_Request_: Quote each record exactly, please, leaving none out.

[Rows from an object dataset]
#####

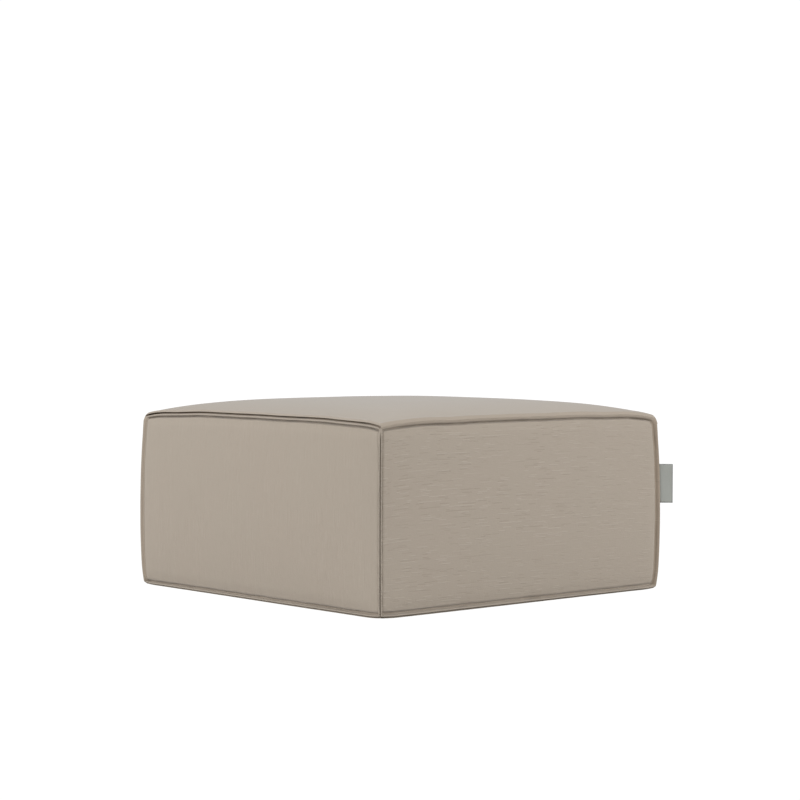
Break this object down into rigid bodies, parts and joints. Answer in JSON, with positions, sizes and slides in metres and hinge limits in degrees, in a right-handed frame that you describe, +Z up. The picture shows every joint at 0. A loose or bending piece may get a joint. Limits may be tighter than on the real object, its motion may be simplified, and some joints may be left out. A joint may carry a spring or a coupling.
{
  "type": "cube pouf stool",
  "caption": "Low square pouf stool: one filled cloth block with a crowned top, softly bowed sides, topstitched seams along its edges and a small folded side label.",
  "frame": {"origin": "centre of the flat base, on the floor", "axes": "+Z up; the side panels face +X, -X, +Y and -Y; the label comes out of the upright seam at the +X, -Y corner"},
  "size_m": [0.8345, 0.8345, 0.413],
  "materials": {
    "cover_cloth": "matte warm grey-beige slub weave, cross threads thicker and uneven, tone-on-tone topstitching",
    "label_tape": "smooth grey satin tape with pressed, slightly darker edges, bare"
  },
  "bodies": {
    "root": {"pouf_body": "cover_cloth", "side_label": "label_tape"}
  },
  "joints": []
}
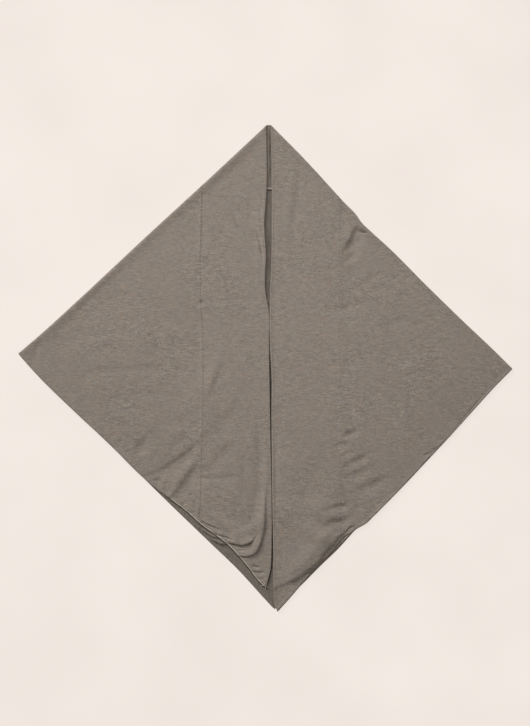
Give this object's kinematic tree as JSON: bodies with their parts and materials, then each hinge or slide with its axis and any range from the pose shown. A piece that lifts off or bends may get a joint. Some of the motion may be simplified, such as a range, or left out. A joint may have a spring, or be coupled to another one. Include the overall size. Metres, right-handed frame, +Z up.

#####

_Task response_:
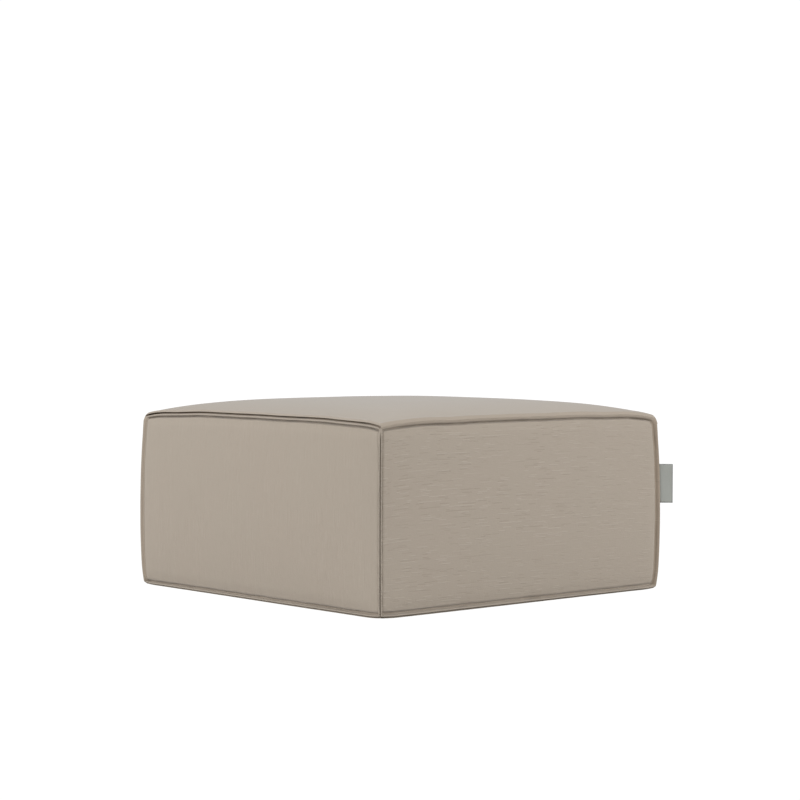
Break this object down into rigid bodies, parts and joints. Answer in JSON, with positions, sizes and slides in metres and hinge limits in degrees, in a right-handed frame that you describe, +Z up. The picture shows every joint at 0. A loose or bending piece may get a joint. Limits may be tighter than on the real object, its motion may be simplified, and some joints may be left out. A joint may carry a spring or a coupling.
{
  "type": "cube pouf stool",
  "caption": "Low square pouf stool: one filled cloth block with a crowned top, softly bowed sides, topstitched seams along its edges and a small folded side label.",
  "frame": {"origin": "centre of the flat base, on the floor", "axes": "+Z up; the side panels face +X, -X, +Y and -Y; the label comes out of the upright seam at the +X, -Y corner"},
  "size_m": [0.8345, 0.8345, 0.413],
  "materials": {
    "cover_cloth": "matte warm grey-beige slub weave, cross threads thicker and uneven, tone-on-tone topstitching",
    "label_tape": "smooth grey satin tape with pressed, slightly darker edges, bare"
  },
  "bodies": {
    "root": {"pouf_body": "cover_cloth", "side_label": "label_tape"}
  },
  "joints": []
}
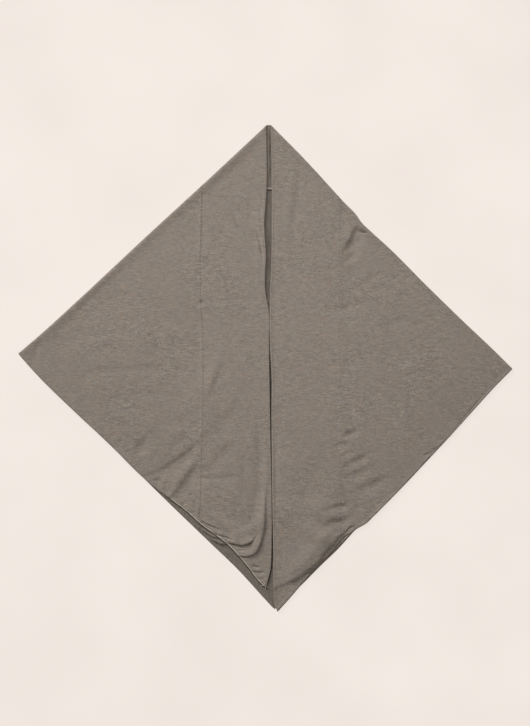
Give this object's kinematic tree as JSON: bodies with their parts and materials, then each hinge or slide with its axis and any range from the pose shown. A piece that lifts off or bends may get a joint. Some of the motion may be simplified, such as a range, or left out. A joint may have a spring, or be coupled to another one. Include the overall size. Metres, right-handed frame, +Z up.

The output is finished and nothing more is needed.